Lifting his hat to that silent, covered figure, he turned and walked away. But at the foot of the steps leading down to the mist and darkness of the drive he came to a halt; and there Narkom, following almost instantly, joined him again.

"My dear fellow, of all the impulsive, of all the amazing men," he began; but got no further, for Cleek's upthrown hand checked him.

"We won't go into that, Mr. Narkom," he said. "We'll stick to the case, please. I've got something to tell you that you haven't heard as yet. Something that that poor dead chap did manage to tell me. A woman—a lady—was out there on the Common to-night and paid him not to disclose the fact."

"Great Scott! My dear fellow, you don't surely mean to hint that by any possibility that poor child, Lady Katharine Fordham——"

"No, I do not. The lady in question was neither Lady Katharine Fordham, who, you tell me, wore a white satin dress to-night, nor yet Miss Ailsa Lorne, whose frock you say was of gauzy pink. The lady in question wore, I understand, a gown of very pale green satin with what I take to have been several diamond ornaments upon the corsage; furthermore, a delicate but very distinct odour of violets clung about her."

"Good Lord!"

"No wonder you are surprised, Mr. Narkom. Ladies dressed in that fashion are not, as a general thing, given to wandering about Wimbledon Common either by night or by day, and the presence of this particular one is curious, to say the least of it. I am of the opinion, however, that she was no stranger to the Common keeper, otherwise he would have hurried her into the shelter the instant she offered to bribe him, whistled up the constable in Mulberry Lane, and given her in charge as a suspicious character. Then there is another side to the affair which we must not overlook. An entertainment was in progress at Clavering Close to-night, and there must have been quite a number of ladies present dressed in gala attire. But if your exclamation means that you have no recollection of seeing one who wore a gown of pale green satin——"

"It doesn't!" rapped in Narkom excitedly. "It was the absurdity, the madness, the—the utter impossibility of the thing. That she—she of all women——! What rot!"

"Oho!" said Cleek, with a strong, rising inflection. "Then there was such a gown in the rooms at Clavering Close to-night, eh? And you do remember the lady that wore it?"

"Remember her? There's nobody I should be likely to remember better. It was Lady Clavering herself!"

"Whew-w! The hostess?"

"Yes. Sir Philip's wife—young Geoff's stepmother; one of the sweetest, gentlest, most womanly women that ever lived. And to suggest that she ... either the fellow must have deliberately lied or his statement was the delusion of a dying man. It couldn't have happened—it simply couldn't, Cleek.
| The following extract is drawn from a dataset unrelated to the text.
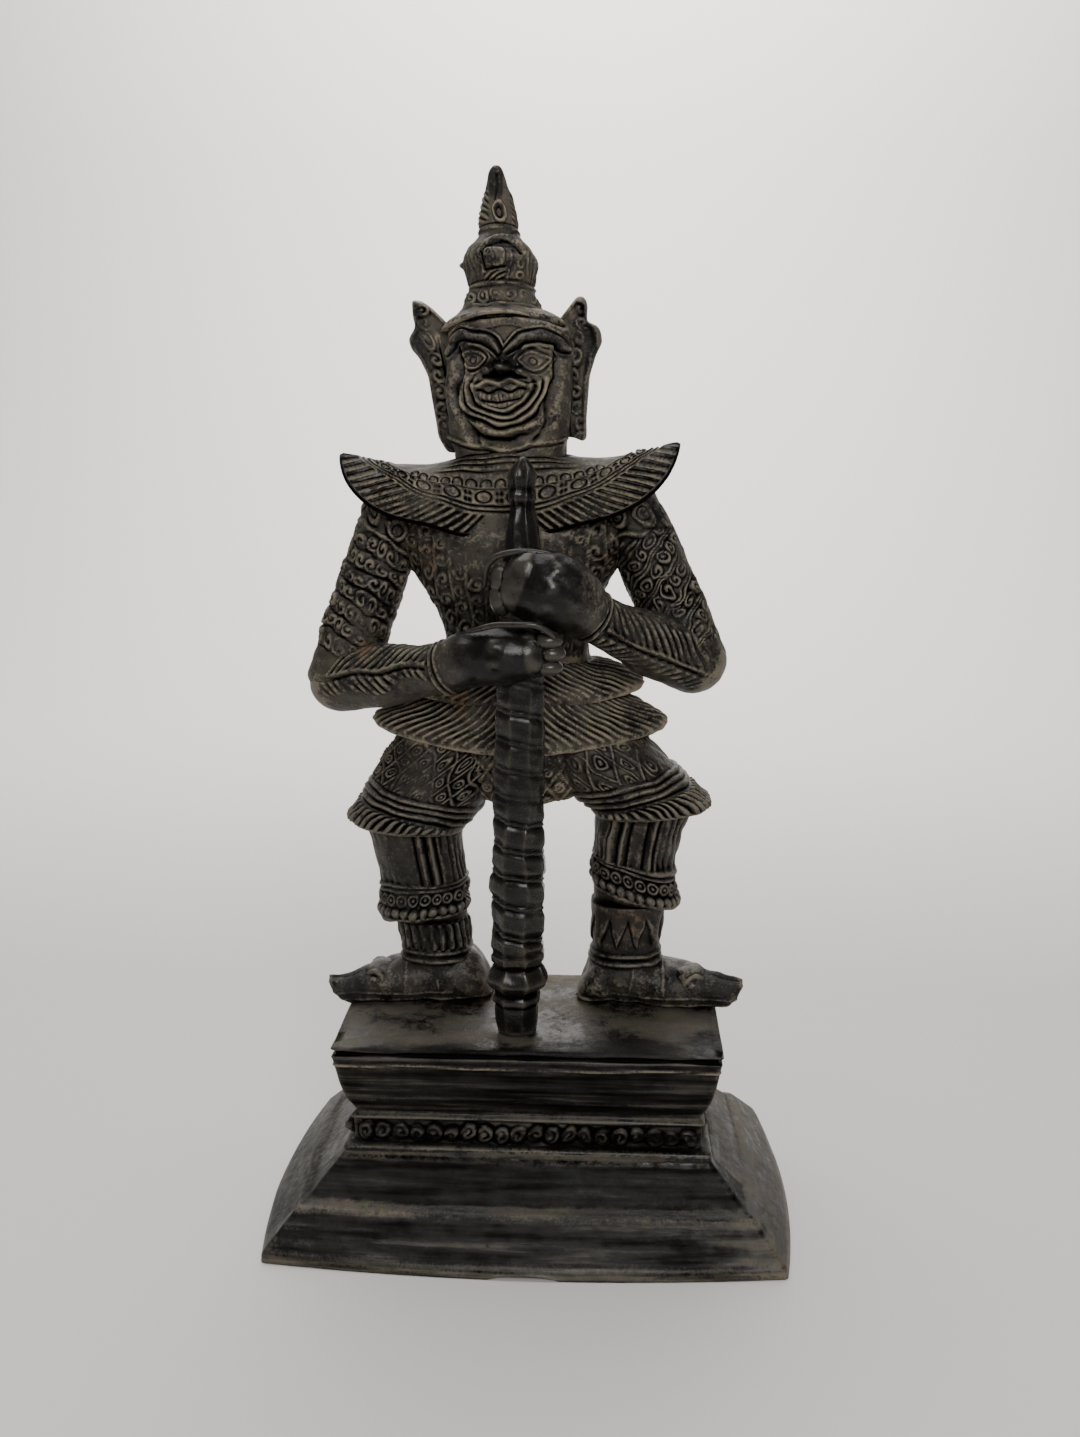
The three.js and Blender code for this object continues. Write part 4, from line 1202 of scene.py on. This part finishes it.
def ear_plate(side):
    """Rings shrink from the rim to a spine, along the front and back along the rear face."""
    outline = EAR_OUTLINES[side]
    keys = np.array(outline + outline[:1], float)
    run = run_along(keys)
    at = np.linspace(0, run[-1], 190, endpoint=False)
    out, z = np.interp(at, run, keys[:, 0]), np.interp(at, run, keys[:, 1])
    for _ in range(4):
        out = (np.roll(out, 1) + 2 * out + np.roll(out, -1)) / 4
        z = (np.roll(z, 1) + 2 * z + np.roll(z, -1)) / 4
    spine_z = np.clip(z, 204, 229)
    spine = 15 + 0.1 * np.maximum(spine_z - 215, 0)
    steps = np.linspace(0.05, 1, EAR_RINGS)
    radial = np.concatenate([steps, steps[::-1]])[:, None]
    face = np.repeat([1.0, -1.0], EAR_RINGS)[:, None]
    px = spine + (out - spine) * radial
    pz = spine_z + (z - spine_z) * radial
    y = 10.5 - face * 1.9 * np.sqrt(1.02 - radial**6)
    flat = np.dstack([px, px, pz])
    shake = lumps(flat, 4, 65 + side)
    number, down = cell(pz + 0.8 * shake, 4.1)
    lean = px - 17.4 - 2.6 * smooth(219, 231, pz) + 1.2 * (chance(number, side) - 0.5)
    bud = curl(lean, down, 2.1, turn=6 * chance(number, 5), hand=side, pitch=2.1)
    height = 0.6 * bud * smooth(203, 205, pz) * (0.7 + 0.3 * shake)
    height = height + 0.8 * line((1 - radial) * 5 - 0.5, 1.1) + 0.35 * lumps(flat, 2.2, 67 + side)
    y = y - np.where(face > 0, height * smooth(1, 0.92, radial), 0)
    return np.dstack([ear_x(pz) + side * px, y, pz])


# %% Crown
CROWN_Y = 11
FRONT_U = 1.2
# Rows of [height, half width].
CROWN_PROFILE = [
    [229.6, 15.9], [231, 15.3], [232.8, 13.4], [234, 11.6], [235.2, 10.3], [237, 9.4],
    [239.6, 8.3], [240.4, 8.2], [243, 8.7], [246.4, 9.5], [249.6, 8.3], [251.2, 6.6],
    [252.8, 5.4], [254.2, 5.2], [256.3, 5], [260, 4.3], [264.1, 3.1], [267, 2.2], [269, 1.4],
    [269.9, 0.6],
]


def tier_relief(u, z, shake):
    """The bulging tier: a plain stone in a deep arched niche, slanted strokes below it, and an
    upright strip of rings beside it."""
    stone = ((np.abs(u + 2.3) / 2.5) ** 4 + (np.abs(z - 247.4) / 2.3) ** 4) ** 0.25
    vault = np.hypot(u / 5.9, (z - 246.6) / 5.6)
    niche = smooth(1, 0.92, vault) * smooth(247.2, 249.2, z) * smooth(0.95, 1.1, stone)
    height = 0.5 * smooth(1.05, 0.85, stone) - 1.1 * niche
    height = height + 0.5 * line(vault - 1.09, 0.09) * smooth(245, 249, z)
    height = height - 0.9 * line(u + 5.2 + 0.15 * (z - 247), 0.5) * between(z, 244.2, 249)
    height = height - 0.9 * line(z - 244.7 - 0.12 * (u + 2), 0.45) * between(u, -5, 0.6, 0.4)
    strokes = 0.32 * waves(0.45 * u - z + 0.9 * shake, 1.9)
    strokes = strokes * between(u, -5.2, 1) * between(z, 241, 243.9)
    up = cell(z + 0.5 * shake, 2.4)[1]
    strip = 0.35 * line(np.hypot(u - 4.6, up) - 0.8, 0.5) + 0.4 * line(np.abs(u - 4.2) - 2.4, 0.5)
    strip = strip * between(z, 241.2, 249)
    sides = 0.2 * waves(u + shake, 2.3) * smooth(7, 8, np.abs(u)) * between(z, 241, 249, 1.5)
    return height + strokes + strip + sides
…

Why, man, her ladyship was there—at the Close—when I left. It was she who put that jewel into my hand and asked me to leave it at Wuthering Grange when——"

He stopped, biting his words off short and laying a nervous grip on Cleek's arm; and Cleek, facing about abruptly, leaned forward into the mist and darkness, listening.

For of a sudden, a babble of angry voices, mingled with the sounds of a scuffle, had risen from the road beyond the gates, and hard on the heels of it there now rang forth sharply the shrill tones of Dollops crying out at the top of his voice:

"None o' yer larks, now! Got yer! Gov'ner! Mr. Narkom! This way! Come quick, will yer? I've copped the bounder. Out here in the bushes under this blessed wall!"